Apparently, the idea is that by doing what Rick has done, by allegedly deliberately "dumbing down" the gospel and not emphasizing sin, repentance and the cost of discipleship (just some of the many complaints floating out there), Rick is in danger of winning a different kind of Christian. A Christian who is not grounded, not really "born again", or in some respect a lower quality type of Christian who does not really understand what it means to be a Christian. And therefore, he is out to make followers of a different gospel.

Really? What or who saves a person? What or who keeps them saved? When you were saved did you have a full understanding of the gospel? Really?

And, is what Warren really aiming to win people to become Christians merely by reading the Ladies Home Journal, or by reading Purpose Driven Life for that matter?

Or couldn't we believe that what he is doing is to build links in the minds and thinking of the masses so that they can take a step closer to the kingdom?

Let's put the issue a different way, now that there is an interest in a "new kind of spirituality" in society, and the editors of Ladies Home Journal are interested in having someone of authority to write a column on the issue, who would you prefer to write that column?

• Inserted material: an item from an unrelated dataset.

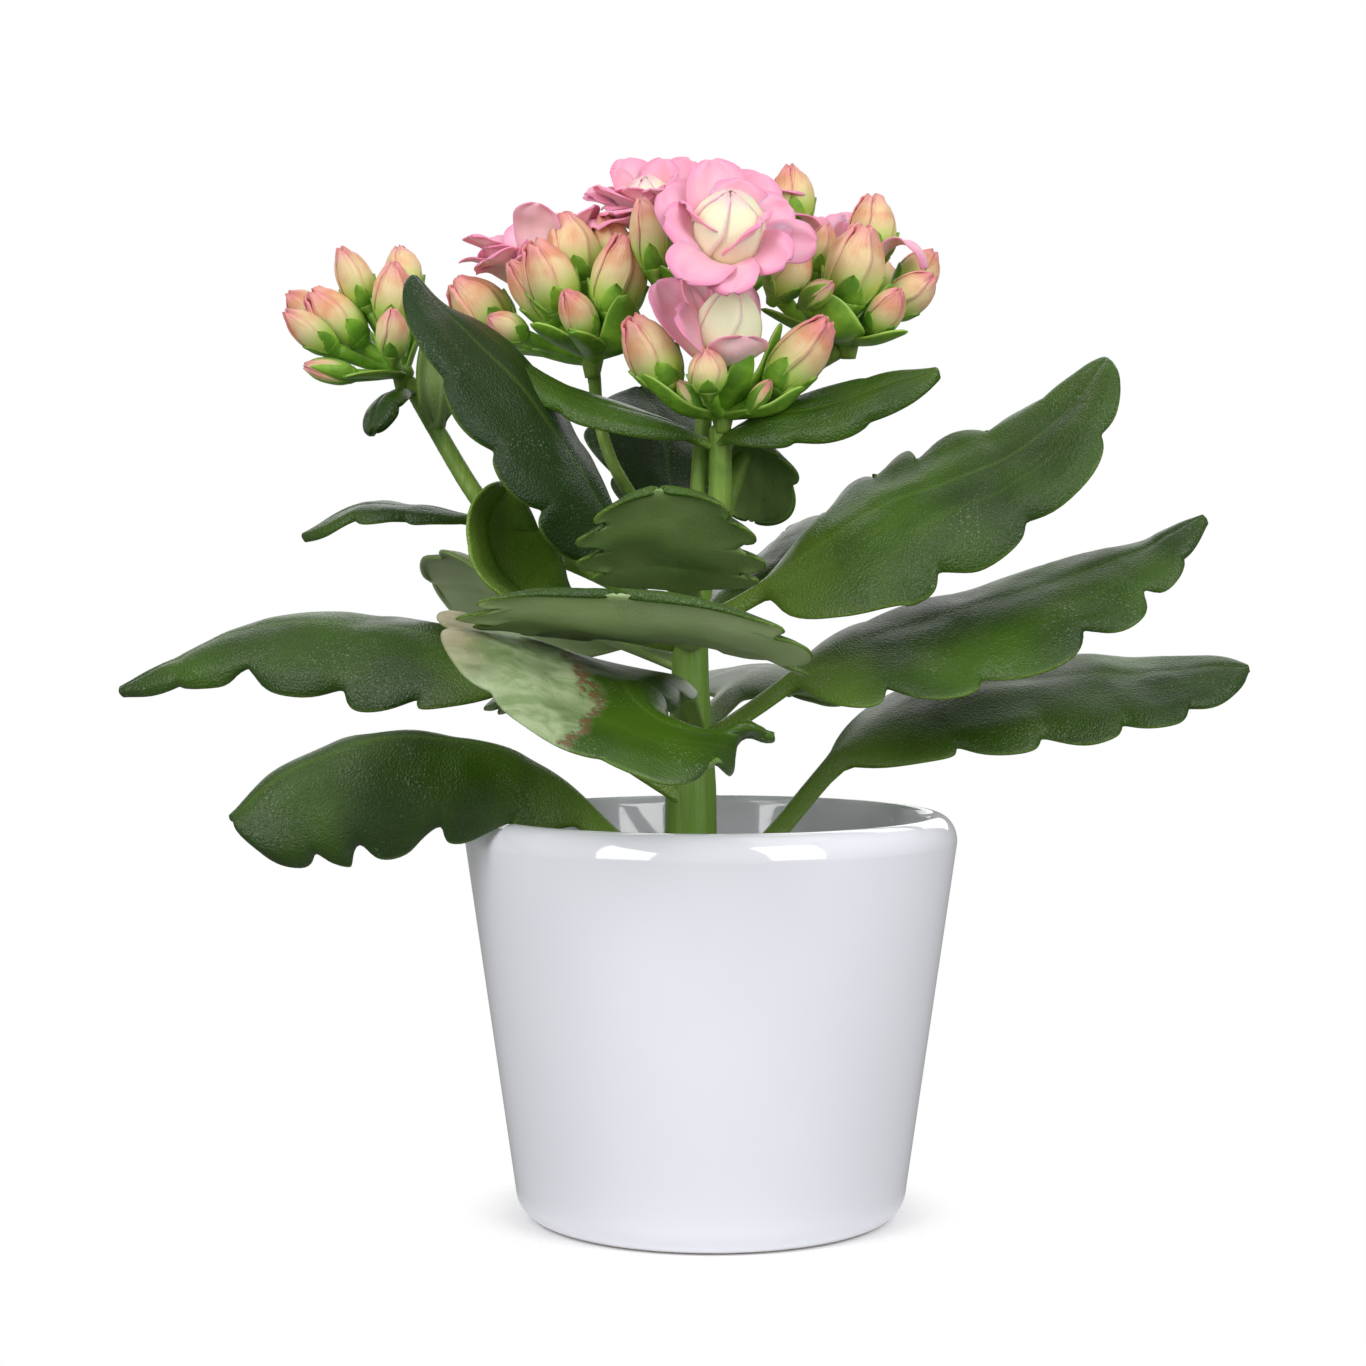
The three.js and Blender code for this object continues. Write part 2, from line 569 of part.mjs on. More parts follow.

Rick Warren or Dan Brown or a host of other "spiritual leaders"?

The issue is this: Rick Warren is a communicator. Writing for the LHJ takes a different style (and content) than writing for the Discipleship Journal. The readership is different as well. That is precisely the point.

I don't think we can seriously think the typical LHJ reader would be interested to pick up Discipleship Journal at the hairdressers or the dentist's office. However, imagine this, the typical person who is going to pick up the Ladies Home Journal might be drawn to read the column, and hopefully after reading it, they might be interested to take a further step, and perhaps go purchase and read the [gasp!] Purpose Driven Life.

Then, from there, hopefully, they might go find a church that is doing a study on that book. Or maybe that person can find someone to talk about his or her life's purpose and perhaps more...?

Perhaps, that person is a friend of yours... hopefully if he or she talks about Rick's column, you are able to help him or her take the next step on the spiritual journey, or would you rather spend that time trying to correct all the supposed theological inaccuracies that this poor soul has been exposed to...?

Would you be helping or hindering your friend in his journey along the pathway of faith?

Here's another thought: Wouldn't it be a good thing if your friend or neighbor came up to you and rather than ask, "Say, have you read the Da Vinci Code?" they ask, "Have you read the Purpose Driven Life?

The question is, What would your answer be?

Would you go into a tirade of how inaccurate biblically that work is?

Even if you were to decide to do that, wouldn't it be easier to do so (as in way fewer inaccuracies) with the PDL than with the other work?

However, wouldn't it be better for you if you could begin with the PDL or the concepts within it (or within this month's LHJ's column, and starting from that text, preach Jesus to your friend, by perhaps starting with sharing from your own experience?

If your friend were talking to you about one of the other guy's books (the one about supposed mysterious codes in some medieval art and about ancient hidden secrets), wouldn't you have to do much, much more than just connect the dots?

My point is, Christians around the 'sphere ought to take another look at these works by our good friend (and he is a friend, guys, but really he is a dear brother, if truth be told) Rick Warren is putting out there, and see them as good pre-evangelism works.

And, we ought to prepare ourselves to help our friends to keep on walking down the road of faith, rather than alienate them from that journey.

Perhaps then those who spend their time dissecting Rick Warren's works ought to spend their time connecting the dots, that is, write what to say to our neighbors when they ask us about the PDL or about this month's LHJ columns in order to aid them in their journey of faith.